The North China Lover
[In the following review, Thon contends that The North China Lover is less distant and more humane than the earlier novel The Lover.]
Spare and erotic, The North China Lover is not merely the story of The Lover retold: it is a haunting transformation of Marguerite Duras's original vision, more tender and more terrifying, more devastating because it is more humane.
In pre-war Indochina, a wealthy Chinese man meets an adolescent girl on a ferry and offers her a ride in his limousine. She's poor and white, a child, but they are bound to each other from the start, "shut in together, in the twilight of the car." The lover is "more solid" than he was in the first book, "less timid facing the child." The balance between them has shifted. Though the child still can be cruel, she's too vulnerable to be callous, too immersed in her own desire to pretend she wants the Chinese only for his money.
Crossing one boundary allows the child to cross all others. She loves everyone too much: the man, her beautiful friend Hélène, her brother Paulo. It's dangerous, living this way. Despair and insight come with passion, the child says, and it's true: fears intertwine; one threat exposes another. Thanh, her mother's chauffeur, is the only one to refuse her. "He says inside him he has the fear of killing the men and women with white skins, that he has to beware."
His words echo. All her life the child has been tormented by her older brother, Pierre, afraid of what he'll do to her and Paulo if he finds them together. She imagines being killed by tigers, or a stranger, or a brother—she asks the lover how he would kill her at Long-Hai, and he says, "Like a Chinese. With cruelty on top of killing." These fantasies have a terrible logic. There is a place where desperation and desire collide, where the fear of being destroyed and the fear of being abandoned are one.

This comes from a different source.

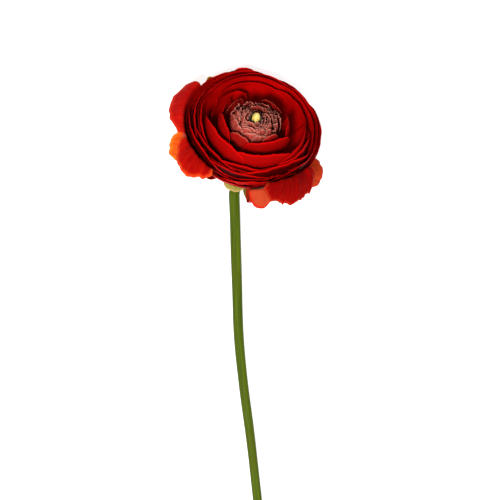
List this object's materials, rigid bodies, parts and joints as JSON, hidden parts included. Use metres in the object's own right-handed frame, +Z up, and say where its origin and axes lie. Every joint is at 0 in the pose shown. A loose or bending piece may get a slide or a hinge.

For those who live inside this novel, love is forbidden: the love of a grown man for a child, a mother for a brutal son, a sister for a fragile brother. But Duras's people transcend judgment. The mother tells the Chinese man, "You ought to know, Monsieur, that it is sacred even to love a dog. And we have the right—as sacred as life itself—not to have to justify it to anyone."
Originally written as notes for a filmscript, The North China Lover is elliptical, sometimes eerie: the child "dissolves in the moonlight, then reappears." The "I" of the first novel has stepped out of our way, has become an eye instead, lingering on a hand that seems "charmingly crippled," or on the "fabulous, silken flatness of the delta." Again and again, the eye focuses on the skinny body of the child, so we can never forget how young and small she is.
Duras is re-imagining her own work, giving directions. In a footnote, she tells us Hélène has died of tuberculosis. In another she says the actress who plays the child can't be too pretty. "Beauty doesn't act. It doesn't look. It is looked at."
The effect of these details is surprising. They don't distract us. Our awareness of Duras's process only pulls us closer. We are with a woman trying to reveal the experience at the center of her life, participating in her fierce desire to get it right.
Marguerite Duras knows the lover is dead when she begins the second novel. She's learned that the people of Sadec loved him for his kindness and simplicity, that toward the end of his life he was very religious. He's become human and real to her in ways he wasn't when she told her story the first time. In the introduction, she says: "Writing this book made me deliriously happy. The novel kept me a year, enclosed me in that year of love between the Chinese man and the child."
The final section of The North China Lover is a list of suggested shots for the filmmaker that reads like a poem. The story unfurls one last time, and we see everything quickly, in bursts: "The straight monsoon rain and nothing more, that straight rain across the entire frame. Straight, like no place else." The lovers are absent but seem to move in the white space, between the images, between "a day of a different blue" and the surface, the "skin" of the dark river "very close up." Like Duras, we feel a sense of awe and joy, plunged into the world of the child and her Chinese lover again.